Dataset items:
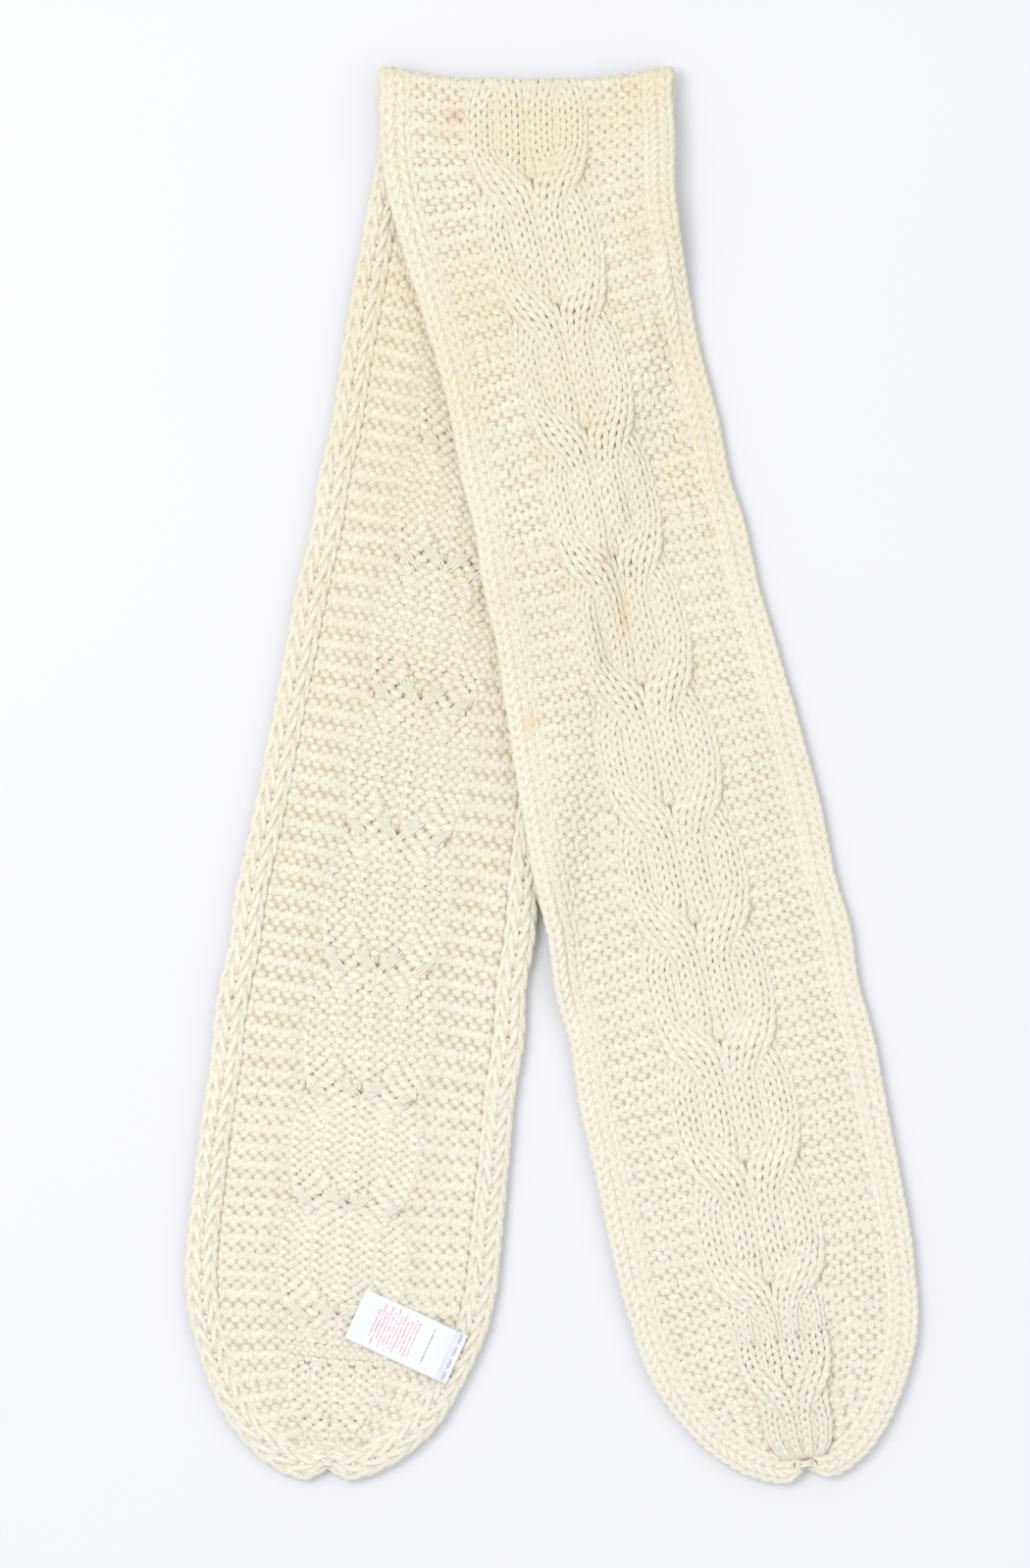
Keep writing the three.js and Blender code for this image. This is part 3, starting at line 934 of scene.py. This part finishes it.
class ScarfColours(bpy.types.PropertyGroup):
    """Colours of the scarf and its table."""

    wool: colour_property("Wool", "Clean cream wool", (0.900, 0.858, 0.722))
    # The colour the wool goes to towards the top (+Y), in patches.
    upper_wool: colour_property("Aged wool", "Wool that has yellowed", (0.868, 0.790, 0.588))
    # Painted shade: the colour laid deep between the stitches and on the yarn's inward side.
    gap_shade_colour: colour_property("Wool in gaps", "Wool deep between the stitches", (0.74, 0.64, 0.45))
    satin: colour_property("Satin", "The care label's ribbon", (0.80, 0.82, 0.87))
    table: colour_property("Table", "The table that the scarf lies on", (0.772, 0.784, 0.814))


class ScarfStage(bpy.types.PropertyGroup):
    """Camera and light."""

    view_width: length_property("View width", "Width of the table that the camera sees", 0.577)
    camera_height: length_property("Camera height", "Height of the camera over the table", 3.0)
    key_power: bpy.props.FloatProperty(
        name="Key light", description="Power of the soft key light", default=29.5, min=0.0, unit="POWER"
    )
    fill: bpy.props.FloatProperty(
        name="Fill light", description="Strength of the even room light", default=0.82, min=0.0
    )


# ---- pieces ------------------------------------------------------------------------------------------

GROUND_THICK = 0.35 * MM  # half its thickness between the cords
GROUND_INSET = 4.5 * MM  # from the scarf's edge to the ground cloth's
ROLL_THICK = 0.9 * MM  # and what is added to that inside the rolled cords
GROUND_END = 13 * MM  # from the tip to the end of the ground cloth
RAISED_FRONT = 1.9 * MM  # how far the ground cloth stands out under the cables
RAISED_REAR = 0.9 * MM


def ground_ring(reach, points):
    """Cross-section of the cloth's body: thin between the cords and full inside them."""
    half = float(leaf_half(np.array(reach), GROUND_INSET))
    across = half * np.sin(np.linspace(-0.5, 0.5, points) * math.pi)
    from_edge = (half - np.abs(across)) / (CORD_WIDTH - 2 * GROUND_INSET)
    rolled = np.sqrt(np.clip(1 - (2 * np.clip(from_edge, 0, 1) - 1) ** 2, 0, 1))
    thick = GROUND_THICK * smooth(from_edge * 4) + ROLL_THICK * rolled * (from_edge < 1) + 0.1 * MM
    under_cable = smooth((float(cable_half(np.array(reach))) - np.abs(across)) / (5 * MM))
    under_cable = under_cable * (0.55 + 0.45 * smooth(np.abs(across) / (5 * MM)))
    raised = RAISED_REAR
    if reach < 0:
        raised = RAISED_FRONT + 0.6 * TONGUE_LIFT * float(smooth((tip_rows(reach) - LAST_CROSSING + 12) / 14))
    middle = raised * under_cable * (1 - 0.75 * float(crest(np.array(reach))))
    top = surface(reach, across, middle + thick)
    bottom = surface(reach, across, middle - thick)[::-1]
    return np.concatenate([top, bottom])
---
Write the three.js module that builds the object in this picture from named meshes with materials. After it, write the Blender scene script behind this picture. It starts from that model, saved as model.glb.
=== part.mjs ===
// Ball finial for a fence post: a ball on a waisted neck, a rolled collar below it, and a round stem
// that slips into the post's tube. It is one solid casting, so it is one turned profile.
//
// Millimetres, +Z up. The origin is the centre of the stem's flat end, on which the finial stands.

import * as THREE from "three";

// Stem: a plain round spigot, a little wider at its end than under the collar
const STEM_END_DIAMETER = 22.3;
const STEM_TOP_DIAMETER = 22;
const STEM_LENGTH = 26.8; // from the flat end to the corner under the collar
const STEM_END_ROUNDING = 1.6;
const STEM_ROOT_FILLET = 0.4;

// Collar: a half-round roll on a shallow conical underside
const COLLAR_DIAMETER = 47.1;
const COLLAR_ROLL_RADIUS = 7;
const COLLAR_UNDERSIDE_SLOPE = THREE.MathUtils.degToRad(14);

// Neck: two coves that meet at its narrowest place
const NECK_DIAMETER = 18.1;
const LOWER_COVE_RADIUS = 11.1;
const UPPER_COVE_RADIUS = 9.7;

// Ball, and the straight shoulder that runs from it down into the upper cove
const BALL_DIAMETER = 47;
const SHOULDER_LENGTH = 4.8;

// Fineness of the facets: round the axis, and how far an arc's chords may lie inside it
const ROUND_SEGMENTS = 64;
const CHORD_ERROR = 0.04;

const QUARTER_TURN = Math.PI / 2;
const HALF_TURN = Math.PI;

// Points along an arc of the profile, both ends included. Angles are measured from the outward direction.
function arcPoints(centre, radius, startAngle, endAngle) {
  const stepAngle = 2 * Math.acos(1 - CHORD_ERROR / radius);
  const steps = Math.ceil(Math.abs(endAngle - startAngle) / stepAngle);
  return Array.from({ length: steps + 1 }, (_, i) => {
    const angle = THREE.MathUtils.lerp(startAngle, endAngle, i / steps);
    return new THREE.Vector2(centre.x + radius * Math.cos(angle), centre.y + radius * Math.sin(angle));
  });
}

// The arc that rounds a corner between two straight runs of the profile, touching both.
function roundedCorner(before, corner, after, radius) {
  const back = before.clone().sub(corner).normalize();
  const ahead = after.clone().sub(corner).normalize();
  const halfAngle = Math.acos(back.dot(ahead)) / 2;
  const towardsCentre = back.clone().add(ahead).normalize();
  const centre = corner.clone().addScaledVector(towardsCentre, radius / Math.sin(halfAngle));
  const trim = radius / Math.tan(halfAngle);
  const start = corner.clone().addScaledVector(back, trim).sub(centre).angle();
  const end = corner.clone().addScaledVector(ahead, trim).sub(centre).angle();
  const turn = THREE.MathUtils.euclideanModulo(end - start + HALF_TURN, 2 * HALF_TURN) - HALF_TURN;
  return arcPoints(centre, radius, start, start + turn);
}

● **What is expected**
Exactly the lines above from the one with "Keep writing the" to the one with "RAISED_REAR = 0.9 * MM", both included, are to be quoted; leave the rest out.

● **Result of this task**
Keep writing the three.js and Blender code for this image. This is part 3, starting at line 934 of scene.py. This part finishes it.
class ScarfColours(bpy.types.PropertyGroup):
    """Colours of the scarf and its table."""

    wool: colour_property("Wool", "Clean cream wool", (0.900, 0.858, 0.722))
    # The colour the wool goes to towards the top (+Y), in patches.
    upper_wool: colour_property("Aged wool", "Wool that has yellowed", (0.868, 0.790, 0.588))
    # Painted shade: the colour laid deep between the stitches and on the yarn's inward side.
    gap_shade_colour: colour_property("Wool in gaps", "Wool deep between the stitches", (0.74, 0.64, 0.45))
    satin: colour_property("Satin", "The care label's ribbon", (0.80, 0.82, 0.87))
    table: colour_property("Table", "The table that the scarf lies on", (0.772, 0.784, 0.814))


class ScarfStage(bpy.types.PropertyGroup):
    """Camera and light."""

    view_width: length_property("View width", "Width of the table that the camera sees", 0.577)
    camera_height: length_property("Camera height", "Height of the camera over the table", 3.0)
    key_power: bpy.props.FloatProperty(
        name="Key light", description="Power of the soft key light", default=29.5, min=0.0, unit="POWER"
    )
    fill: bpy.props.FloatProperty(
        name="Fill light", description="Strength of the even room light", default=0.82, min=0.0
    )


# ---- pieces ------------------------------------------------------------------------------------------

GROUND_THICK = 0.35 * MM  # half its thickness between the cords
GROUND_INSET = 4.5 * MM  # from the scarf's edge to the ground cloth's
ROLL_THICK = 0.9 * MM  # and what is added to that inside the rolled cords
GROUND_END = 13 * MM  # from the tip to the end of the ground cloth
RAISED_FRONT = 1.9 * MM  # how far the ground cloth stands out under the cables
RAISED_REAR = 0.9 * MM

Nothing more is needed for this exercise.